ICAEW: UK business confidence declines to pre-pandemic levels
Business confidence in the UK decreased for a second-quarter running, receding to average levels not seen since 2014, according to a new survey published by The Institute of Chartered Accountants in England and Wales (ICAEW).
ICAEW’s Business Confidence Monitor (BCM), which surveys 1,000 chartered accountants in the UK, found confidence at 27.6 on the quarterly index for Q1 of 2022, significantly below the highest-ever reading of 47 two quarters ago.
The report showed that confidence for the quarter has come down to normal pre-pandemic levels, suggesting that companies are looking to the future after an unprecedented two years.
Companies reported that domestic sales grew by 5.3% in the past year, with such growth unseen since 2007, likely explaining why confidence has remained high. Domestic sales are forecast to remain strong with growth expected in the year ahead, though the rate predicted has slowed compared with the previous quarter.
Export growth has yet to return to pre-pandemic rates, the BCM found, suggesting the recovery has been largely domestic. While this may reflect Brexit-related problems with transport and trade, overall export growth is expected to recover over the coming months.
Though fears of the Omicron variant produced weekly fluctuations in sentiment, initial concerns gave way to news suggesting the strain was less of a threat than initially feared, having less impact on the index overall.
Michael Izza, ICAEW chief executive, said: “After record-breaking confidence in 2021, it’s unsurprising that the index has fallen as companies look to the future. Nevertheless, confidence remains strong and is returning to the levels we saw before the pandemic.

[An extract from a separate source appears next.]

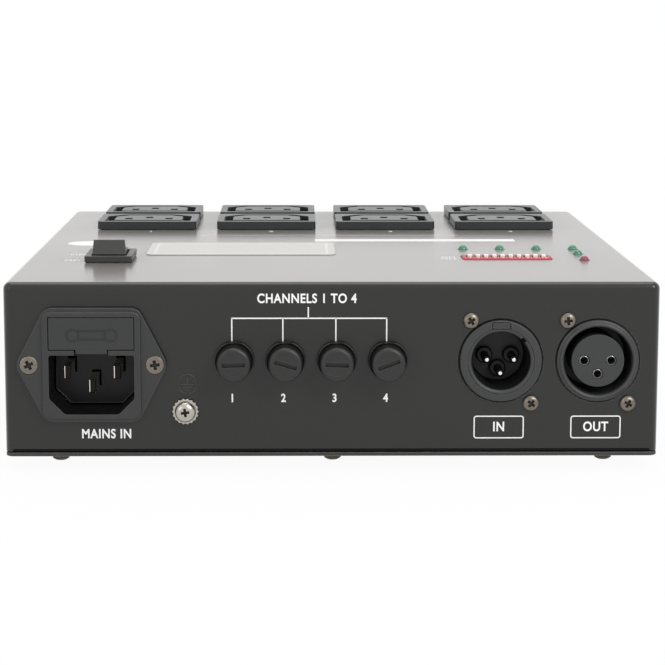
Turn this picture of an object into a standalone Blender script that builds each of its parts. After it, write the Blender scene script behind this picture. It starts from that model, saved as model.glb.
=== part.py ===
"""A four channel DMX switch pack: a folded steel case with eight mains outlets.

Units are metres, +Z is up and the connector panel faces -Y. The origin is on
the surface that the pack stands on, under the middle of the whole object.
"""

import math

import bmesh
import bpy
from mathutils import Matrix, Vector

# Gap left between pieces that touch.
FIT_GAP = 0.0003

# Facets round the data sockets, round the fuse holders and round small pieces.
SOCKET_SIDES = 32
HOLDER_SIDES = 16
SMALL_SIDES = 12

# Case: a folded tray over a flat floor.
CASE_WIDTH = 0.1861
CASE_DEPTH = 0.208
CASE_HEIGHT = 0.0485
SHEET = 0.0012
CORNER_RADIUS = 0.0024
TOP_BEND_RADIUS = 0.0020
FLOOR_BEND_RADIUS = 0.0008
FLANGE_WIDTH = 0.012
FLOOR_SHEET = 0.0012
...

“Sales growth at home has boosted businesses, and more growth is expected in the year ahead. However, as firms navigate the coming months, they are reporting record pressures from staff turnover and skills availability, which may hinder further growth.”

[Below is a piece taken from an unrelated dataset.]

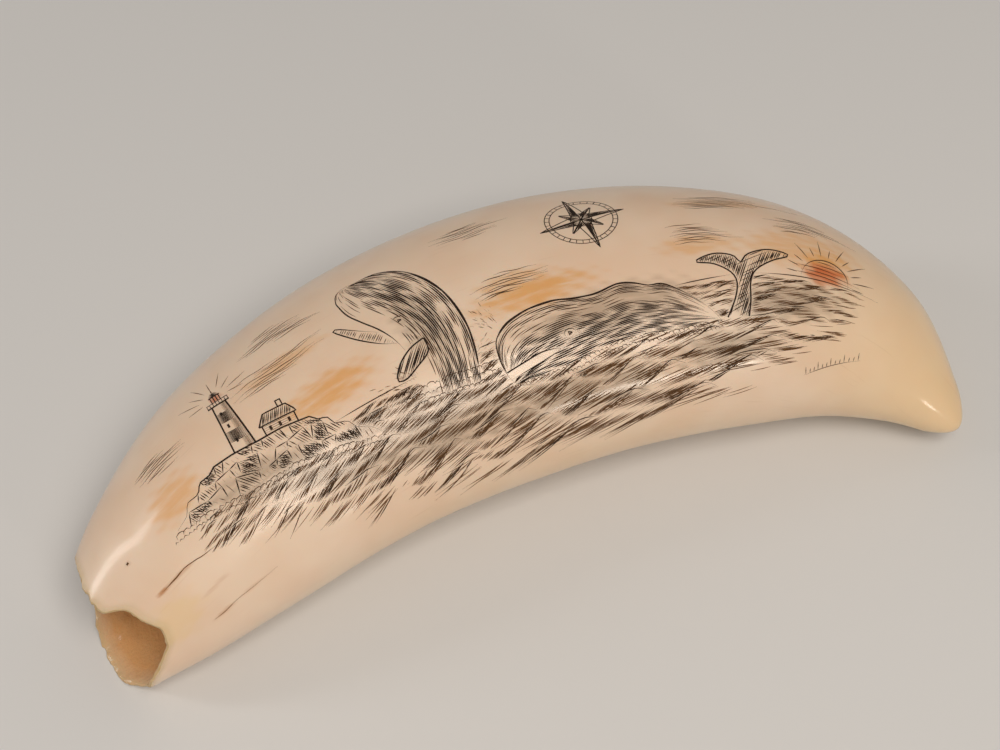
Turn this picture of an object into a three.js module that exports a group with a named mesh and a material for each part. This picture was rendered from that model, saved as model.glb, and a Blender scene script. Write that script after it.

For the first time since the BCM began in 2004, staff turnover and the availability of non-management skills were reported as the fastest-growing business challenges, highlighting the significant problems companies are having with recruitment.
The report also revealed that employee numbers reduced as workers left their jobs during the pandemic, which contributed to these prominent problems, though employment is set to increase by 3.1% year on year.

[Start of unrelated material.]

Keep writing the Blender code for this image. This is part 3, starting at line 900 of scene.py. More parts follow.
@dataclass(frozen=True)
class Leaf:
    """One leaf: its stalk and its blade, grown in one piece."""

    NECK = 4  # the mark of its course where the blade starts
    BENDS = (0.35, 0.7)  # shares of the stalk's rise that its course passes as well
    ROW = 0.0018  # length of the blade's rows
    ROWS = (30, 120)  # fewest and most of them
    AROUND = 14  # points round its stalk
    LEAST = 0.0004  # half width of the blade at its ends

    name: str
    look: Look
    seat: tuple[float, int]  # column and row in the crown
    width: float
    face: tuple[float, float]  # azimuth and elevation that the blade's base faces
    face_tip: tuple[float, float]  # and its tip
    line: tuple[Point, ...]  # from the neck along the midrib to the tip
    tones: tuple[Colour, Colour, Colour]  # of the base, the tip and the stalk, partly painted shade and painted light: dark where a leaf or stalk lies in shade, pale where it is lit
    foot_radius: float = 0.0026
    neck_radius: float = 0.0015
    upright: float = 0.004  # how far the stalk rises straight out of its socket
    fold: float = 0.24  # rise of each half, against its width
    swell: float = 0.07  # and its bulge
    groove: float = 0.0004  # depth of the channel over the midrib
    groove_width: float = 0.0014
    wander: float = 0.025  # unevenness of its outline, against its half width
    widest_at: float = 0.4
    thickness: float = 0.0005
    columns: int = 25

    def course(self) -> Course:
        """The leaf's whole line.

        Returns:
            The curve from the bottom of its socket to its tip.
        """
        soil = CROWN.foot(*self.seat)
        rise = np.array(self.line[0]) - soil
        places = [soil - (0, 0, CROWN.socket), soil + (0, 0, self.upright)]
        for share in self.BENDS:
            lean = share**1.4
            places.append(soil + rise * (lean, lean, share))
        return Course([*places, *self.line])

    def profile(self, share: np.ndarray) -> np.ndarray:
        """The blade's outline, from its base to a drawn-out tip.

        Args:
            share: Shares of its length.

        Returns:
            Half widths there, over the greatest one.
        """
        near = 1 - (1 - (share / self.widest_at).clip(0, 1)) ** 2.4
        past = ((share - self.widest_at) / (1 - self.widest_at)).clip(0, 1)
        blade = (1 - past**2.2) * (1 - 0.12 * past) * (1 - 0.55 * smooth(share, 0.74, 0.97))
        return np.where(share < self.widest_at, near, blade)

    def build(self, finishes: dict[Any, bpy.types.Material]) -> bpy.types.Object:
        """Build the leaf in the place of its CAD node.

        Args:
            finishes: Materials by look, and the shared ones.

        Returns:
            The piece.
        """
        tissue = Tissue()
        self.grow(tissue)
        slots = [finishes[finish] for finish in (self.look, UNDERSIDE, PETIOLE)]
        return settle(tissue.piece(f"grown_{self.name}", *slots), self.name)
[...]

Rachel Eade, an independent manufacturing adviser, added: “Many manufacturers are really struggling to access new people with new skills and that’s having a knock-on effect on retention as well. We are seeing a fair amount of movement of skills in manufacturing and people are in the driving seat at the moment – they can move jobs for relatively large amounts of money, which leaves companies with a hole to fill.”